I was the editor of the school newspaper, and he loved to come to the office to argue with us. It was always like, “Who’s going to go out and deal with Stephen?” It was an annoyance. You could see he loved the thrust and parry.
I had written an op-ed in the paper that was an open letter to drivers of SUVs, and I put flyers on the windows of SUVs that had American flags displayed somewhere on them. The flyers and the op-ed said, “If you’re really so patriotic, stop increasing our dependence on foreign oil.” Stephen was deeply offended by this attack on SUV drivers. One day, after a pep rally was dispersing, I was standing on a step in this huge auditorium, and he comes bounding up to me, saying, “I drive an SUV and I’m patriotic.” Then he opened up his shirt and pointed to what he was wearing underneath—a T-shirt displaying the American flag. This all happened very fast; there were no pauses. I thought, “Who is this for, this whole production? Was it for me, for himself, for the students standing around and watching?” Ultimately it was genuine in the sense that he committed to it, but it was not authentic.
>He never went to parties, didn’t express any interest in dating. He was a virtual loner obsessed with gun rights at age 17, which was scary.
>I think it’s a testament to our school that it created a space for people to feel heard and to exercise their free speech. And I don’t think we should be dismissive of Stephen; he is making a lot of policy in the White House. It’s still a problem on the left that we would rather marginalize and minimize his belief system than try to understand it, which would help us to be more thoughtful in our response.

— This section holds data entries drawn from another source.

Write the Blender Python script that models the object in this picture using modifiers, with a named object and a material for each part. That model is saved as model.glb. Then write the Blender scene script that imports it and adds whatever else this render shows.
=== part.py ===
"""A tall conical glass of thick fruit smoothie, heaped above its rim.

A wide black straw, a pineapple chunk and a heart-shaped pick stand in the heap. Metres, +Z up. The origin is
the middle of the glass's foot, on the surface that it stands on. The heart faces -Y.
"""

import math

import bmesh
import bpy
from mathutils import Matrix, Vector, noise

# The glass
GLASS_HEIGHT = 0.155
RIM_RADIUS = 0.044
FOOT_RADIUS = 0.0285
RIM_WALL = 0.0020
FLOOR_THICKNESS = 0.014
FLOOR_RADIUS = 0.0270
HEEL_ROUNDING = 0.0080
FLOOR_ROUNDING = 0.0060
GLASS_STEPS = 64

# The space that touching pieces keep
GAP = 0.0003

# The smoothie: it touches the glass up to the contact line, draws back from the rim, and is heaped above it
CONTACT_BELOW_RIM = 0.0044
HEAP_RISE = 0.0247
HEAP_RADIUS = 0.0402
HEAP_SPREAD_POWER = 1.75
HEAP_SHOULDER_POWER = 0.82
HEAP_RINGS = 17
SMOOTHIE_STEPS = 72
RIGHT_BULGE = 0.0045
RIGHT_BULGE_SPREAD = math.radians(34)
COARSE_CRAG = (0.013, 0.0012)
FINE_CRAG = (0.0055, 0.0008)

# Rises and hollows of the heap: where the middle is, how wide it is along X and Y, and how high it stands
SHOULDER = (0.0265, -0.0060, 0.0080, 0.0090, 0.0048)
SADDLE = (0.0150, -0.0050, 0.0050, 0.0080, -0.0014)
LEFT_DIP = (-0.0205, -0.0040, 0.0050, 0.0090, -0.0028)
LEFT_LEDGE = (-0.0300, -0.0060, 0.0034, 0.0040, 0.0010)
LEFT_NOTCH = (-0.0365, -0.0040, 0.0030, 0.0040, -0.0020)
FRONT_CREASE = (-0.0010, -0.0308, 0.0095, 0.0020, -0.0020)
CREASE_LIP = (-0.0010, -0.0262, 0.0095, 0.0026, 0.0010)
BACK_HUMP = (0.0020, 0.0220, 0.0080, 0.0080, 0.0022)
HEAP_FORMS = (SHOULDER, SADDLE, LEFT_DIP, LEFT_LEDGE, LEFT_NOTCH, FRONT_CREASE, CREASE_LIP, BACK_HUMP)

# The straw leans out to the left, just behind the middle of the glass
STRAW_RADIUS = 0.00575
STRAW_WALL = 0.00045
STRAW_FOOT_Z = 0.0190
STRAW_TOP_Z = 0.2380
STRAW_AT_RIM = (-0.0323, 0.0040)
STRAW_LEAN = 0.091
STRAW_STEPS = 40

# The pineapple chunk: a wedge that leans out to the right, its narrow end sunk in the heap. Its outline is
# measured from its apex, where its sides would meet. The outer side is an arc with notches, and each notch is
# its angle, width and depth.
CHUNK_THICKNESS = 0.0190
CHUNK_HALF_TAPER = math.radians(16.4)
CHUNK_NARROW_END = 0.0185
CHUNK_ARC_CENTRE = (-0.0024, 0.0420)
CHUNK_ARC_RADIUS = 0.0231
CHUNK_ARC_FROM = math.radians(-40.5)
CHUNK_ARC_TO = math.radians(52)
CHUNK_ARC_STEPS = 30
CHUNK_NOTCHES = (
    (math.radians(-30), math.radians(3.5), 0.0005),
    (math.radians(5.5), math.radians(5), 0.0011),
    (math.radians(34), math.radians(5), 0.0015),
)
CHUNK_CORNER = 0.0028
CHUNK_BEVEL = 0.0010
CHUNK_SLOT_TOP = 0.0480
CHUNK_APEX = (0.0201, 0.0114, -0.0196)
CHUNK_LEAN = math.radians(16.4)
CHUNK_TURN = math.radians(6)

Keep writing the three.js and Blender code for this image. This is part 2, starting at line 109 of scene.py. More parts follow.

If we write everyone off who is part of the alt-right as a sociopath, then we’ll probably miss something really critical in our effort to stop it. We should make sure that we are offering a great alternative to that way of thinking. It’s much too easy for us to stay stuck in a sensationalized and polarized fight than to do the hard work of adding value and closing the wealth gap and focusing on representing everyone well. Building a platform on hatred and division is dangerous, but the bigger question is, “Why is it working?”